# Cholla Harvest



## budnder (Mar 4, 2017)

Harvested a couple of batches of Cholla today and thought I'd take a couple of pictures along the way for grins.

1) I usually look for dead branches that haven't fallen on the ground yet, and ones where the skin is either already off, or half off. Once it lays on the ground for a while, I find it discolors on one side. And I'm looking for straight pieces... some are too curved to work with.

2) I use a little battery powered sawz-all to cut larger pieces out of the tree that I then take back to the porch where I cut them up into blank size straight pieces.

3) Then into a bucket and hit them with a power washer to knock all the dirt out of them. They are usually full of dirt.

4) Then lay them in the sun to dry out. Not all, but most of them end up a nice "woody" color.


----------



## Robert Taylor (Mar 4, 2017)

Very nice. Thanks for he insight on how to work it. I've turned a few but I bought hem from Bruce 119.


----------



## Mr Vic (Mar 4, 2017)

I'll take the root ball if it was attached. But seriously if it was still attached it is beautiful. Might have some sand and small rocks but well worth having to re-sharpen.

Never thought of power washing. Always used a small dental pick and tweezers. I'll bet your way is much faster.


----------



## oldtoolsniper (Mar 4, 2017)

That stuff is just plain cool. 


Sent from my iPad using Penturners.org mobile app


----------



## budnder (Mar 5, 2017)

Mr Vic said:


> ...the root ball...



Have you had any luck getting good material out of the roots? 

I haven't had much luck. "Ball" is kinda a misnomer for what I usually find - there isn't much "underground" and what there is spreads out into individual roots pretty quickly. The one blank I managed to get out of a root mass was kinda bland. Seems like it might have some potential for "worthless wood" - slice off a 3/4" slab and resin fill the voids. I saved a slice off of the pic attached to give that a try.


----------



## JohnU (Mar 5, 2017)

Very Nice.  I wish I had access to picking my own.  I made a few bangles with larger pieces a couple years ago and get tons of requests for them.  Unfortunately its hard to get a correct size without having the metal core to measure up to.  I bought several from a woman out west but was only able to use three of them.


----------



## budnder (Mar 5, 2017)

Bangles is a great idea - I hand't seen that before. The Teddy Bear Cholla trunk/limbs have a really pretty skeleton, but much too big for a pen... maybe about right for a bangle.

What size do you need for a bangle... maybe something that will have solid 3 inch circle of material by 3/4" wide?

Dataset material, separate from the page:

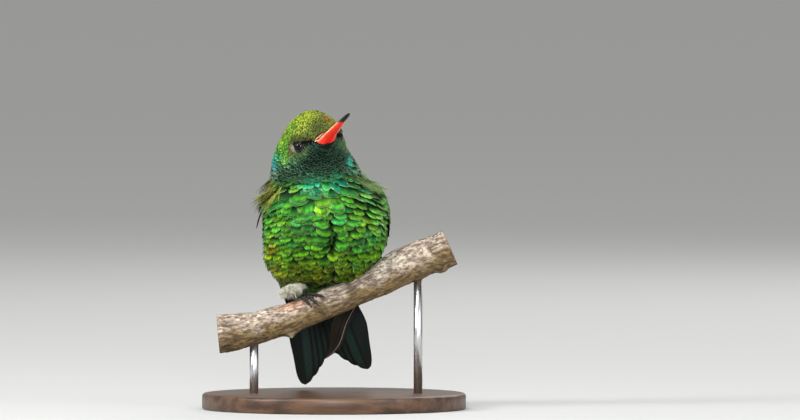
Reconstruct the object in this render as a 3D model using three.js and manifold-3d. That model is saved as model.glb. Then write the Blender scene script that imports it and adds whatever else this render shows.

Problem with the Teddy Bear is those little balls of joy adorning it will absolutely fish hook into you if get anywhere near them. And somehow it seams that the more you try to get the things unstuck the more they get embedded.


----------



## JohnU (Mar 5, 2017)

As you know, We don't have that fun stuff in IL. lol  That looks like what I used.  The size all depends on the Bangle size you choose.  I think it was around 4" outer diameter so there was enough to turn down to a perfect circle.  I took a hole saw smaller than what I needed and drilled out the center, then slid it down on a small yogurt cup, and placed it in a cottage cheese bowl to cast.  This cut back on how much Alumilite was wasted.  Then it was put on the Nova Chuck and turned down the inner diameter.  The outer diameter was turned down after the metal core was silicone on.  They are a nice change to make and really go over well.


----------



## budnder (Mar 5, 2017)

JohnU said:


> ... 4" outer diameter ...



That's about as big as I could find - the pic is the main trunk of a large Teddy Bear Cholla (already dead... no cholla was harmed in this research  ).


----------



## JohnU (Mar 6, 2017)

I think your in business.  One warning.... Once you make one for your wife she will want more! 



budnder said:


> JohnU said:
> 
> 
> > ... 4" outer diameter ...
> ...


----------